If you have any questions, just reply to this message. We're happy to chat.
Thanks again,
[Your name]
Notice what this message doesn't do: it doesn't apologize, it doesn't over-explain, and it doesn't say "unfortunately." You're running a business, and a modest price increase is normal and expected.
For tips on general customer communication, see our guide on customer communication for lawn care businesses.
Handling Customer Pushback
Most customers won't push back. In our experience, fewer than 10% will say anything, and fewer than 5% will actually leave over a reasonable increase. But here's how to handle the ones who do:
"That's too much"
Acknowledge their concern, then reframe: "I understand. We've absorbed rising costs for the past year, and this adjustment helps us continue providing the reliable service you've come to expect. Our new rate is still competitive with the market."
"I can find someone cheaper"
They probably can. Let them. Customers who will leave over $3/visit are typically your highest-maintenance, lowest-margin clients. Say: "I completely understand if you need to explore other options. We'd love to keep you, but we want to make sure we can deliver the quality you deserve."
"Can you keep my old price?"
Generally, no — this opens the door to negotiating every renewal. But you can offer alternatives: "I can't hold the old rate, but I can offer a 5% discount if you prepay for the full season." Prepaid revenue is worth a small discount. For more on seasonal prepay strategies, see our seasonal planning guide.

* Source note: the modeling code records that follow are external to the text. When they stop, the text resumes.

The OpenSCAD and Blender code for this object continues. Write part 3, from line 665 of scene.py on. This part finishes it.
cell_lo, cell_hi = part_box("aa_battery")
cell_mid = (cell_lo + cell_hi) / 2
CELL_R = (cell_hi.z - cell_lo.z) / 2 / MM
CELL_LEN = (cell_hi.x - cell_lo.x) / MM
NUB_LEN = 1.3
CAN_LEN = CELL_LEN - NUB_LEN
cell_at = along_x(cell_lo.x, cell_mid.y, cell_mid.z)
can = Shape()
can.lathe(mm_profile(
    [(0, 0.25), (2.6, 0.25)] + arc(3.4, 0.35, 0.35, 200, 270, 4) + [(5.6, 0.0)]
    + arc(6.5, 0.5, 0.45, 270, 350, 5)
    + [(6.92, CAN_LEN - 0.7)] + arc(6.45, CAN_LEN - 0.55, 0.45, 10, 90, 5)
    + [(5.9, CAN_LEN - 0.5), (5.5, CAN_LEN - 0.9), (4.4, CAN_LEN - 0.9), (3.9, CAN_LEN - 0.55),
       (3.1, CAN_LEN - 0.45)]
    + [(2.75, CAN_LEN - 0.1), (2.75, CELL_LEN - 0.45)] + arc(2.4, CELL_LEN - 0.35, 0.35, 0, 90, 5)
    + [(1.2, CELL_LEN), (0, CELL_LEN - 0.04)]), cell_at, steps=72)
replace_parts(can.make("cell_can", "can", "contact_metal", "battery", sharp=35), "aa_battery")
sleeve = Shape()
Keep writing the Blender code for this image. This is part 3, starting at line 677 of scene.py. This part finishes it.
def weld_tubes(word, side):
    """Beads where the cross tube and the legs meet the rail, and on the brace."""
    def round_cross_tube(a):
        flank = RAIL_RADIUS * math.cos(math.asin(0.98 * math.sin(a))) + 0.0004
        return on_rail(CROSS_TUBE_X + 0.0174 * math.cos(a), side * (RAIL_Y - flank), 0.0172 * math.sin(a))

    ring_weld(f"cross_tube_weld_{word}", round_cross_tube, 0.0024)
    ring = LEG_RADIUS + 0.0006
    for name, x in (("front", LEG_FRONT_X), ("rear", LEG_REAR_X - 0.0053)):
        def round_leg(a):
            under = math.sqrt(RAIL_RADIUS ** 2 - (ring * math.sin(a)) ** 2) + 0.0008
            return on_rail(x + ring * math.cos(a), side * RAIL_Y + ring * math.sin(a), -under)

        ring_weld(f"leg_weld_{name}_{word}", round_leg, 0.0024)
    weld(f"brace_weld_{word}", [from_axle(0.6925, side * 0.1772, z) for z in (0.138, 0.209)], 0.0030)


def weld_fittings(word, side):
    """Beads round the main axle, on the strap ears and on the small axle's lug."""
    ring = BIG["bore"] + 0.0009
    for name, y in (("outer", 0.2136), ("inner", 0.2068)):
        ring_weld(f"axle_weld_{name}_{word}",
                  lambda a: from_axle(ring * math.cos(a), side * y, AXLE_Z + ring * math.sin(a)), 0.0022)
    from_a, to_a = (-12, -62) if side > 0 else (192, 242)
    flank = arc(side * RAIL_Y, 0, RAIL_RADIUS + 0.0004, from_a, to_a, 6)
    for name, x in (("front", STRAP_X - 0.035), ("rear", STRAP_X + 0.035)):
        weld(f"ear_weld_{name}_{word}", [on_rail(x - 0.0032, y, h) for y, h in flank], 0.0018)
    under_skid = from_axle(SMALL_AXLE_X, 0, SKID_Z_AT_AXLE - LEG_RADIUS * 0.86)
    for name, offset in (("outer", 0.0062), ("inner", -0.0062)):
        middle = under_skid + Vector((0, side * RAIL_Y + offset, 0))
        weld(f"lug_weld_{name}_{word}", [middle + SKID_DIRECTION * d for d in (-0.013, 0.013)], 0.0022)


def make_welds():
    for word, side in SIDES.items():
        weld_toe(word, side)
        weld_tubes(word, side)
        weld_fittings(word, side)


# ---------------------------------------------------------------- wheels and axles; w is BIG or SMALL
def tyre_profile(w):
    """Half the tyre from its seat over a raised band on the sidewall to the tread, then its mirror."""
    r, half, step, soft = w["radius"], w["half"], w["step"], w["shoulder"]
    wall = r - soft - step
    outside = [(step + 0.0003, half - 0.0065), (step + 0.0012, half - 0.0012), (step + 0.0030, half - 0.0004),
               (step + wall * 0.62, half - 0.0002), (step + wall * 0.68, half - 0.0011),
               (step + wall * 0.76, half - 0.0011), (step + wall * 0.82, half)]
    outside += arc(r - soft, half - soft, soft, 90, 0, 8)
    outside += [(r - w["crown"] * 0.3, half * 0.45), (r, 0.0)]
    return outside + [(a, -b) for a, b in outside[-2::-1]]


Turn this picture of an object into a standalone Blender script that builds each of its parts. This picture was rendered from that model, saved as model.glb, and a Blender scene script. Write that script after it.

What to Expect After Raising Prices
Here's what typically happens when a lawn care business raises prices by 3-5%:
- 90-95% of customers continue without comment
- 3-5% ask a question or express mild concern, then stay
- 1-3% leave
The customers who leave free up time on your schedule. Use that time to acquire new customers at your new (higher) rate. You often come out ahead in both revenue and profit.
The real risk isn't losing customers. The real risk is never raising prices and slowly going out of business because your margins evaporated. If you're tracking your costs properly (see our pricing guide), you'll know exactly when an increase is overdue.